Could you tell why?Like, is Sneasal your favorite Pokemon?Or, is black your favorite color?Do you just prefer it over the others, period?
(Sorry for acting a little..."in charge", I have some experience being an admin and I forget that this isn't my site.DX)


----------



## Worst Username Ever (Oct 8, 2008)

kimimaru said:


> Like, is *Sneasal* your favorite Pokemon?


Sneas*e*l. [/grammarnerd]

On-topic: Roar of Time because it looks good.


----------



## Flora (Oct 8, 2008)

I used to use Minimal dewgong, but I recently changed to Axe-Murderer.

No particular reason.


----------



## kimimaru (Oct 8, 2008)

Worst Username Ever said:


> Sneas*e*l. [/grammarnerd]
> 
> On-topic: Roar of Time because it looks good.
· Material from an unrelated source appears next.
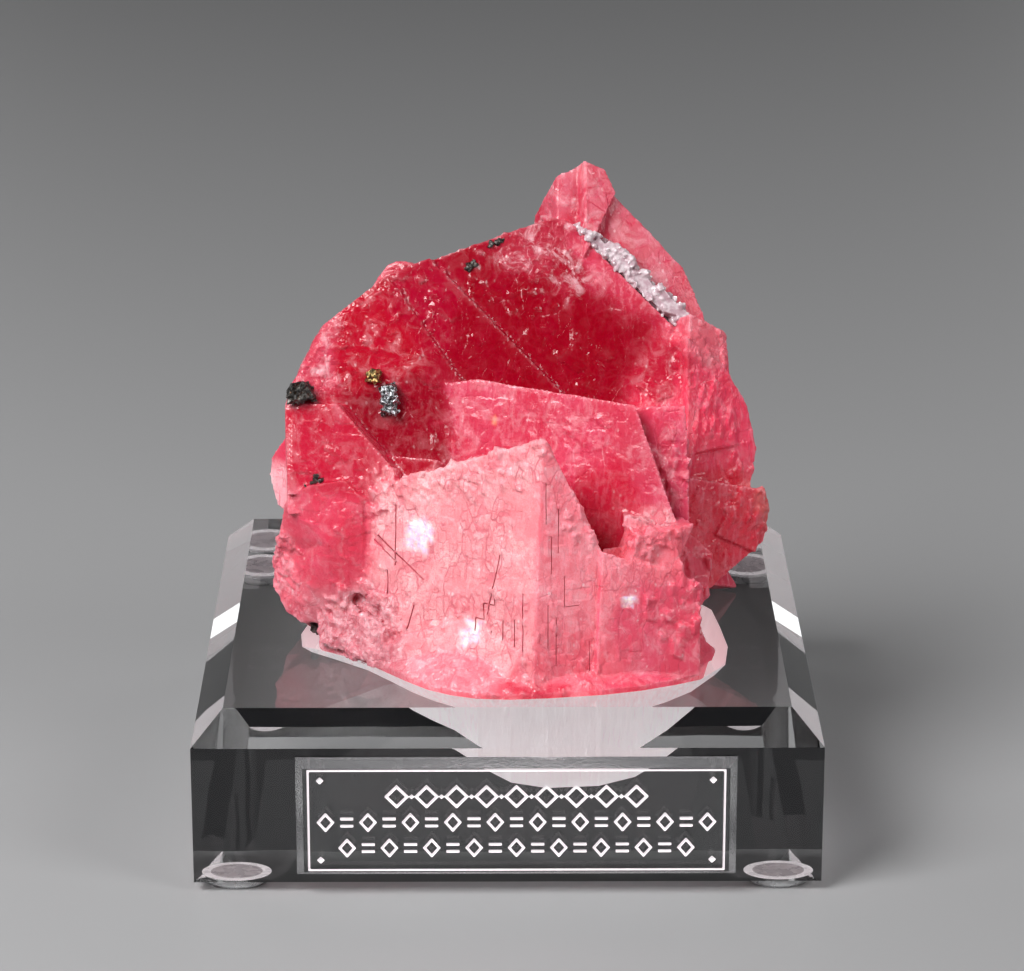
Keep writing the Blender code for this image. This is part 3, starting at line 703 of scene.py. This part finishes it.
def paint_tones(obj):
    """Writes the tone, the feel (frosted, veiled, fibrous) and the ridges and hollows."""
    points, normals = arrays(obj)
    mesh = obj.data
    noise.seed_set(11)
    warp = np.array([noise.noise_vector(Vector(p) * 220.0)[:] for p in points]) * 1.6 * MM
    shares = []
    for centre, radius, facing, *_ in TONES:
        away = np.linalg.norm(points + warp - np.array(centre) * MM, axis=1) / (radius * MM)
        if facing:
            out = np.array(heading(*facing))
            off = np.abs((points - np.array(centre) * MM) @ out) / MM
            away += 1.5 * (1.0 - np.clip(normals @ out, -1.0, 1.0)) + 0.3 * np.maximum(off - 1.0, 0.0)
        shares.append(1.0 / np.maximum(away, 0.05) ** TONE_EDGE)
    shares = np.array(shares) / np.sum(shares, axis=0)
    colours = shares.T @ np.array([tone[3] for tone in TONES])
    feels = shares.T @ np.array([tone[4:7] for tone in TONES])
    edges = np.empty(len(mesh.edges) * 2, np.int32)
    mesh.edges.foreach_get("vertices", edges)
    edges = edges.reshape(-1, 2)
    ends = np.concatenate([edges, edges[:, ::-1]])
    count = np.maximum(np.bincount(ends[:, 0], minlength=len(points)), 1)
    step = points[ends[:, 1]] - points[ends[:, 0]]
    length = np.linalg.norm(step, axis=1) + 1e-9
    bend = np.einsum("ij,ij->i", step, normals[ends[:, 0]]) / length
    curve = -np.bincount(ends[:, 0], bend, len(points)) / count
    for _ in range(2):
        curve = 0.4 * curve + 0.6 * np.bincount(ends[:, 0], curve[ends[:, 1]], len(points)) / count
    ridge = np.clip((curve - 0.06) / 0.25, 0.0, 1.0)
    # The hollows mask later darkens the colour in the shader: painted shade.
    hollow = np.clip((-curve - 0.05) / 0.22, 0.0, 1.0)
    ones = np.ones((len(points), 1))
    pearl = np.zeros(len(points))
    for centre, halves in PEARLS:
        away = np.linalg.norm((points + 0.4 * warp) / MM - np.array(centre), axis=1)
        near = np.flatnonzero(away < 4.0)
        away = np.abs((points[near] + 0.3 * warp[near]) / MM - np.array(centre)) / np.array(halves)
        pearl[near] = np.maximum(pearl[near], np.clip((1.1 - away.max(axis=1)) / 0.35, 0.0, 1.0))
    shape = np.stack([ridge, hollow, pearl], axis=1)
    for name, values in (("tone", colours), ("feel", feels), ("shape", shape)):
        layer = mesh.color_attributes.new(name, "FLOAT_COLOR", "POINT")
        layer.data.foreach_set("color", np.hstack([values, ones]).astype(np.float32).ravel())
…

Off-Topic:I was in a hurry.DX
On-Topic:Does anyone use the v-bulletin?


----------



## IcySapphire (Oct 8, 2008)

Roar of Time...it's not my favorite, but it's nice looking nonetheless. ::wants Voice of the Forest back::


----------



## kimimaru (Oct 8, 2008)

I never got to see Voice of the Forest.I'm guessing it's Celebi, right?XD


----------



## Negrek (Oct 8, 2008)

This thread already exists in Forum Discussion.


----------